- [RECORD LIST]
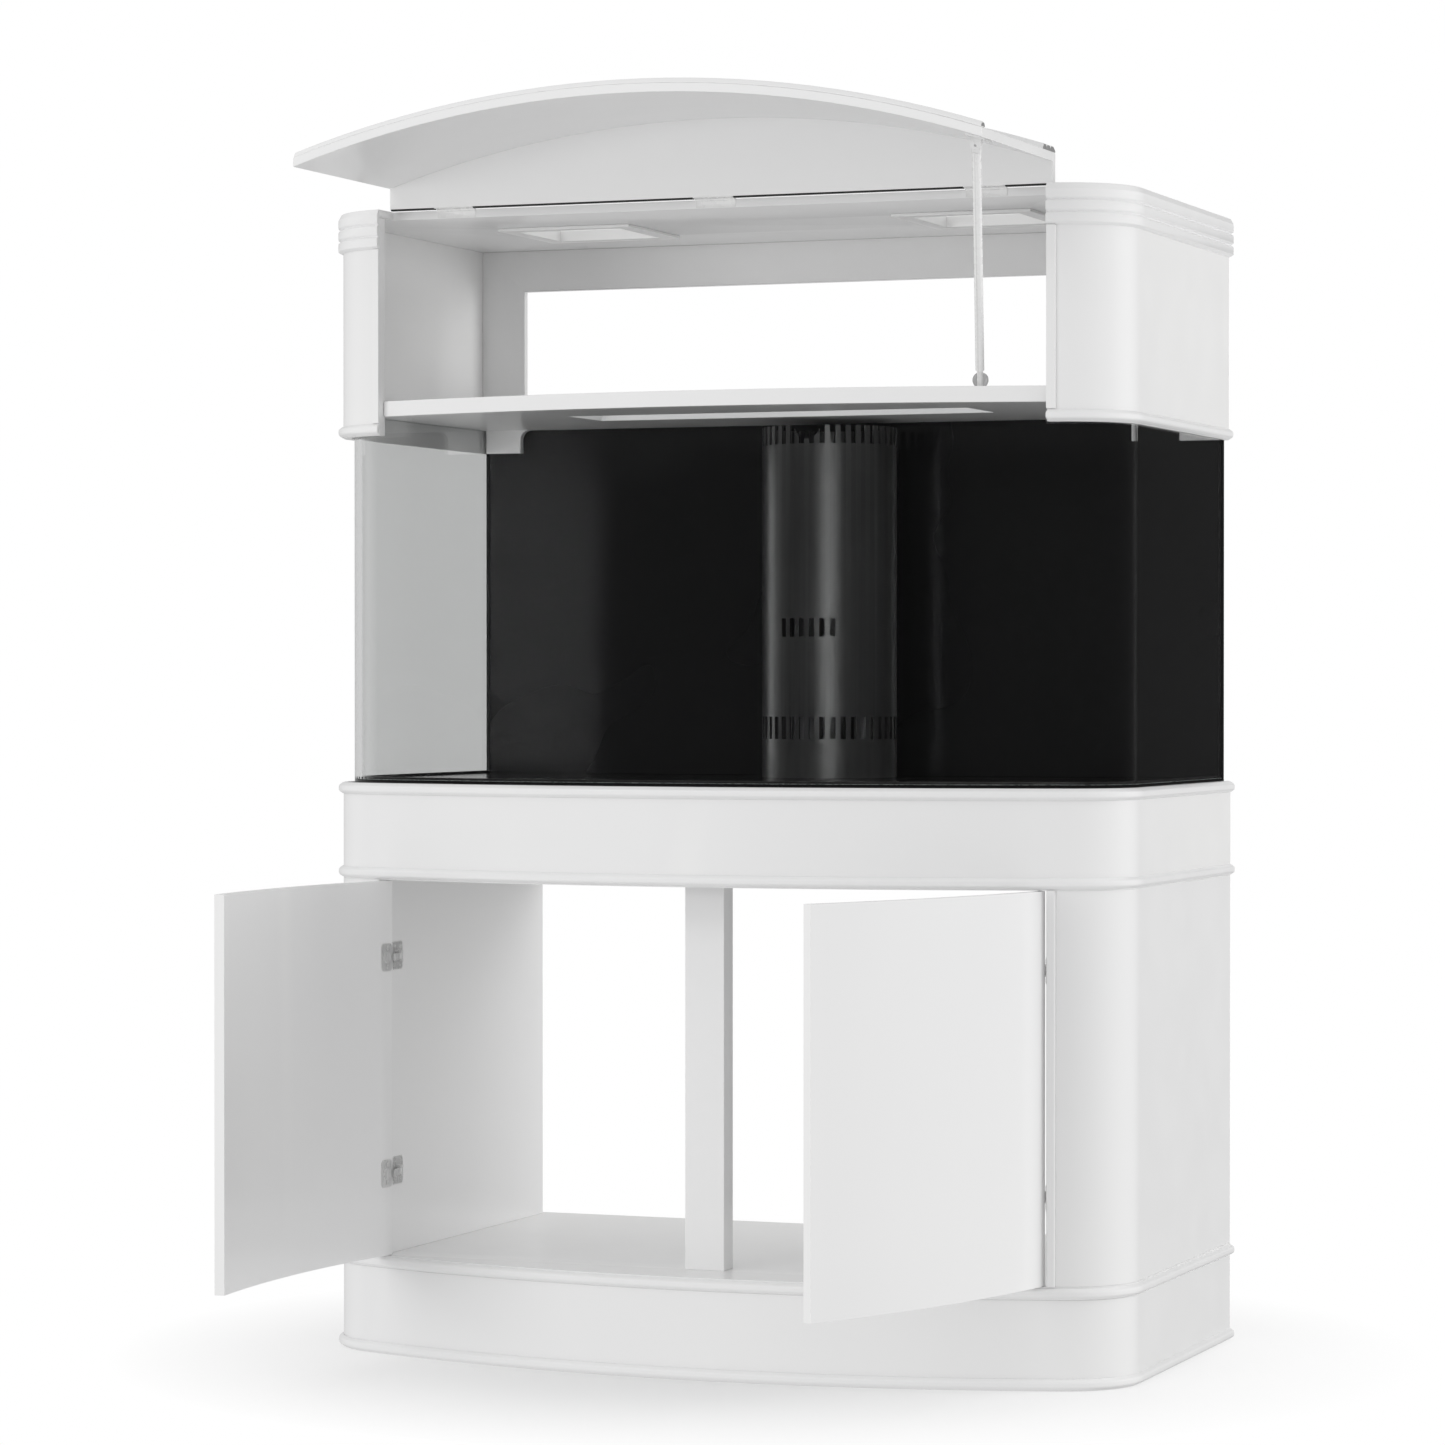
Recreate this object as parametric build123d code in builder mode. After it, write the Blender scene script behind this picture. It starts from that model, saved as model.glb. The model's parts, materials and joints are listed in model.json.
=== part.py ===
from build123d import *

import os
from math import sqrt

# Bow-front aquarium on a cabinet stand, under a hood whose front lifts up.
# Millimetres. +Z is up, the front faces -Y, and the origin is the middle of the underside.

# ---- Plan: straight sides, rounded front corners and a bowed front --------------------------
BODY_WIDTH = 1200.0
BODY_DEPTH = 668.0  # at the middle of the bow
BOW_RADIUS = 1612.8
CORNER_RADIUS = 108.0
BACK = BODY_DEPTH / 2  # Y of the back plane
BOW_CENTRE = BOW_RADIUS - BODY_DEPTH  # how far the bow's centre lies behind the back plane
PLENTY = 2000.0  # larger than the object, for masks
OVERCUT = 1.0  # how far a cut runs on past the face it leaves by

# ---- Heights ---------------------------------------------------------------------------------
FLOOR_TOP = 142.0
FLOOR_THICK = 18.0
DOOR_HEAD = 682.0
STAND_TOP = 815.0
DECK_THICK = 18.0
TANK_FLOOR = 825.0
TANK_RIM = 1356.0
HOOD_BOTTOM = 1320.5
HOOD_TOP = 1645.0
TOP_THICK = 12.0
CEILING = HOOD_TOP - TOP_THICK

# ---- Walls -----------------------------------------------------------------------------------
BAND_THICK = 15.0
SKIN_THICK = 12.0
STILE_INNER = 501.0  # half the width of the door and lid openings
STILE_WIDTH = 12.0
STILE_DEPTH = 18.0
STILE_PROUD = 4.0
STILE_ROUND = 3.0  # on the stile's front edges
STILE_OUTER = STILE_INNER + STILE_WIDTH
PARTITION_FACE = 494.0
PARTITION_THICK = 12.0
PARTITION_FRONT = 566.0
POST_WIDTH = 58.6
POST_BACK = 551.0
POST_FRONT = 586.0

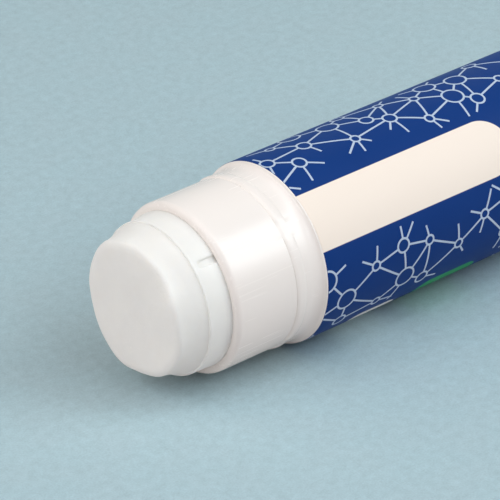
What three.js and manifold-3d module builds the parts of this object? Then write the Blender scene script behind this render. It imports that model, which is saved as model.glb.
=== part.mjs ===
// A twist-up glue stick, lying on its side with its cap off and its glue wound out.
// Every piece is drawn upright on one shared axis and measured by its station, the distance in
// millimetres from the knob's end face towards the glue's tip. The last lines lay the stick down:
// the axis along X with the tip towards -X, and the film's underside on z = 0.

import * as THREE from "three";
import { mergeVertices } from "three/addons/utils/BufferGeometryUtils.js";
import Module from "manifold-3d";

// Barrel: a moulded tube with a slimmer neck, over which the cap slides.
const boreDiameter = 22.0;
const neckWall = 1.1;
const neckLength = 14.8;
const shoulderStep = 0.9; // from the neck up to the outside of the film
const bodyLength = 62.6; // from the barrel's rear end to the front edge of the film
const rearLip = 1.2; // bare ring behind the film
const mouthRound = 0.65; // outer edge of the mouth
const mouthLead = 0.3; // inner edge of the mouth
const flareLength = 2.0; // soft flare from the film's front edge down to the cap's land
const shoulderRound = 0.35;
const landHeight = 0.1; // the cap's land stands this far above the neck
const landLength = 4.5; // from the film's front edge to the front of the land
const snapHeight = 0.16; // interrupted bead that clicks into the cap
const snapWidth = 0.7;
const snapGaps = 4;
const snapGapWidth = 1.8;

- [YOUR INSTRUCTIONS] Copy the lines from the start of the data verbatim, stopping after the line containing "What three.js and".

- [PROBLEM SOLUTION]
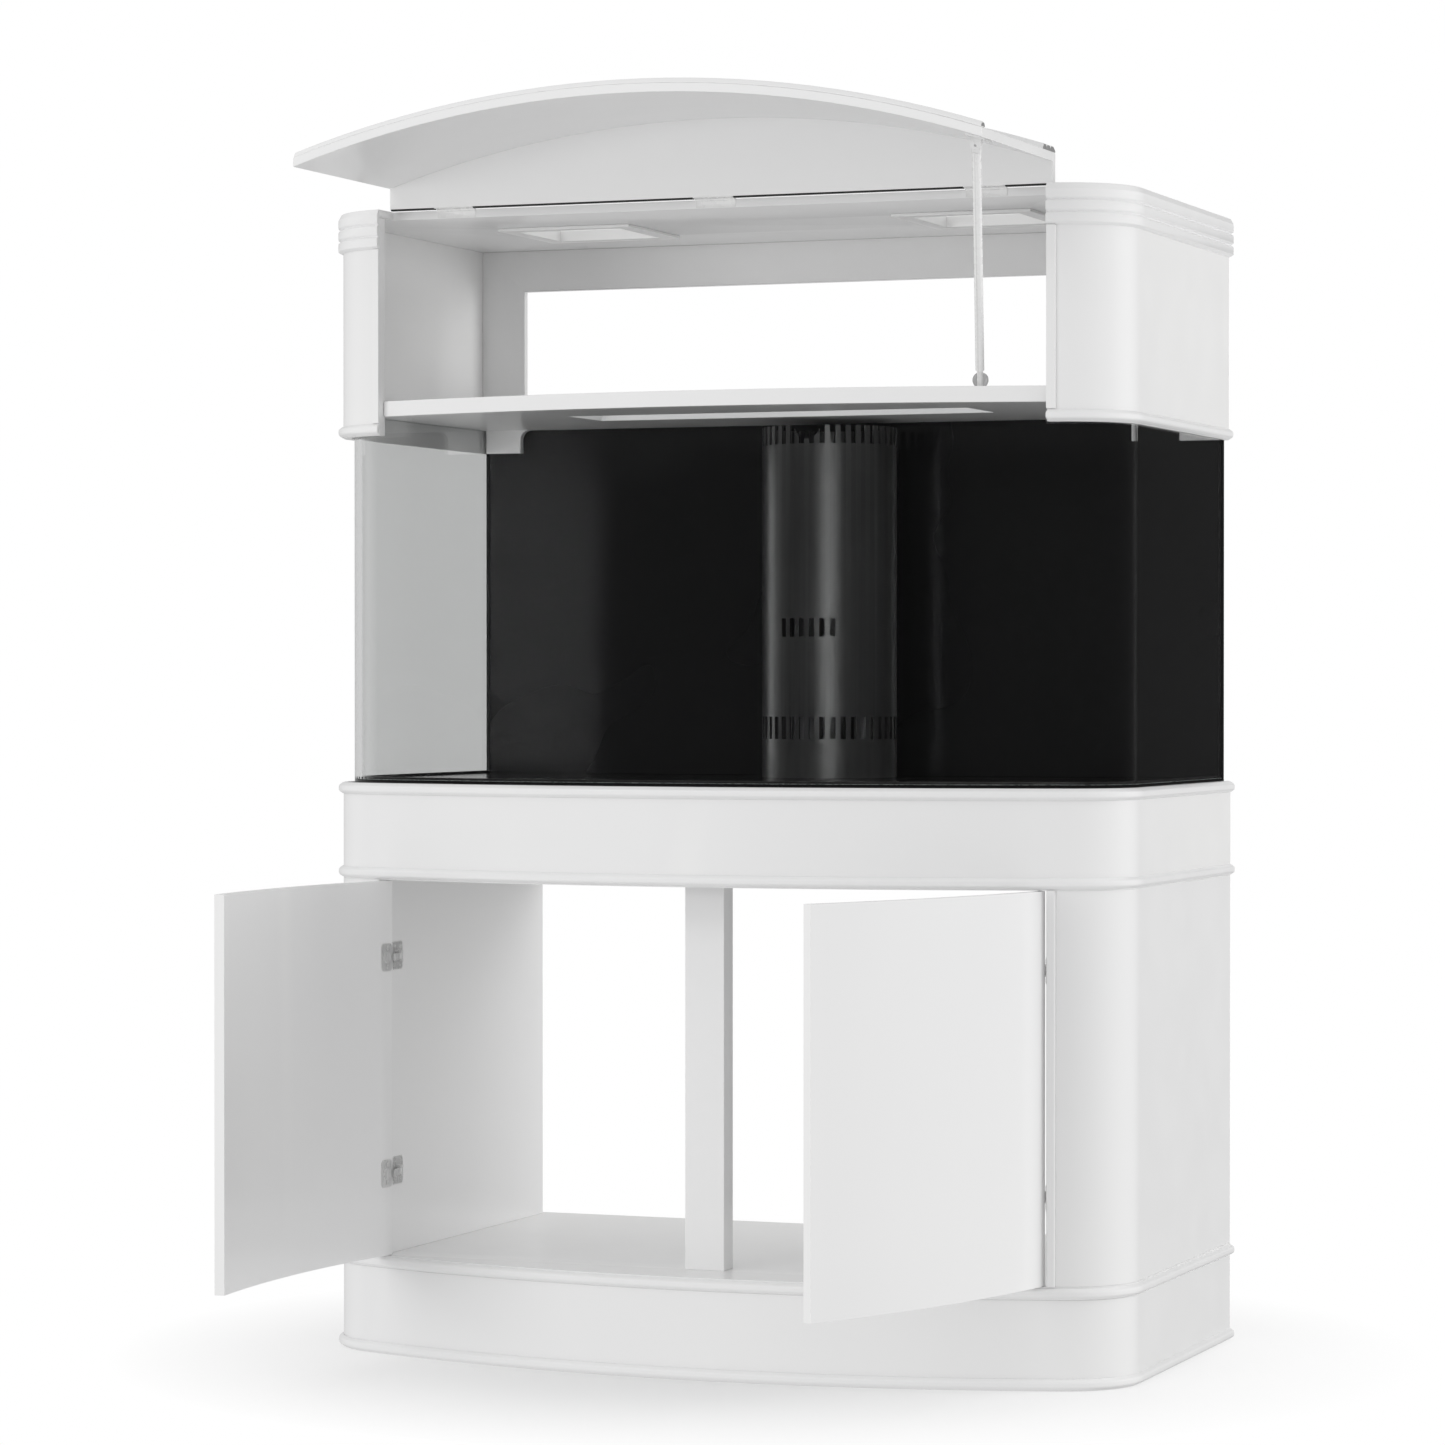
Recreate this object as parametric build123d code in builder mode. After it, write the Blender scene script behind this picture. It starts from that model, saved as model.glb. The model's parts, materials and joints are listed in model.json.
=== part.py ===
from build123d import *

import os
from math import sqrt

# Bow-front aquarium on a cabinet stand, under a hood whose front lifts up.
# Millimetres. +Z is up, the front faces -Y, and the origin is the middle of the underside.

# ---- Plan: straight sides, rounded front corners and a bowed front --------------------------
BODY_WIDTH = 1200.0
BODY_DEPTH = 668.0  # at the middle of the bow
BOW_RADIUS = 1612.8
CORNER_RADIUS = 108.0
BACK = BODY_DEPTH / 2  # Y of the back plane
BOW_CENTRE = BOW_RADIUS - BODY_DEPTH  # how far the bow's centre lies behind the back plane
PLENTY = 2000.0  # larger than the object, for masks
OVERCUT = 1.0  # how far a cut runs on past the face it leaves by

# ---- Heights ---------------------------------------------------------------------------------
FLOOR_TOP = 142.0
FLOOR_THICK = 18.0
DOOR_HEAD = 682.0
STAND_TOP = 815.0
DECK_THICK = 18.0
TANK_FLOOR = 825.0
TANK_RIM = 1356.0
HOOD_BOTTOM = 1320.5
HOOD_TOP = 1645.0
TOP_THICK = 12.0
CEILING = HOOD_TOP - TOP_THICK

# ---- Walls -----------------------------------------------------------------------------------
BAND_THICK = 15.0
SKIN_THICK = 12.0
STILE_INNER = 501.0  # half the width of the door and lid openings
STILE_WIDTH = 12.0
STILE_DEPTH = 18.0
STILE_PROUD = 4.0
STILE_ROUND = 3.0  # on the stile's front edges
STILE_OUTER = STILE_INNER + STILE_WIDTH
PARTITION_FACE = 494.0
PARTITION_THICK = 12.0
PARTITION_FRONT = 566.0
POST_WIDTH = 58.6
POST_BACK = 551.0
POST_FRONT = 586.0

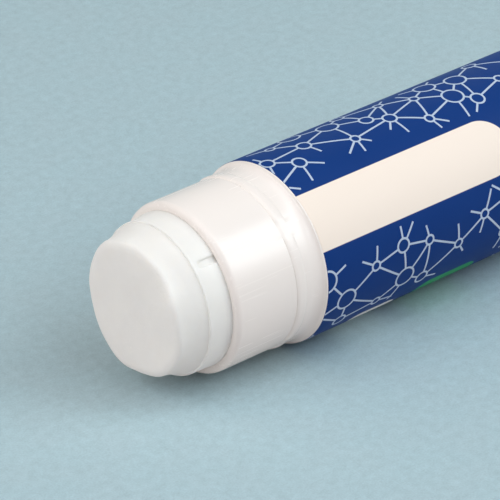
What three.js and manifold-3d module builds the parts of this object? Then write the Blender scene script behind this render. It imports that model, which is saved as model.glb.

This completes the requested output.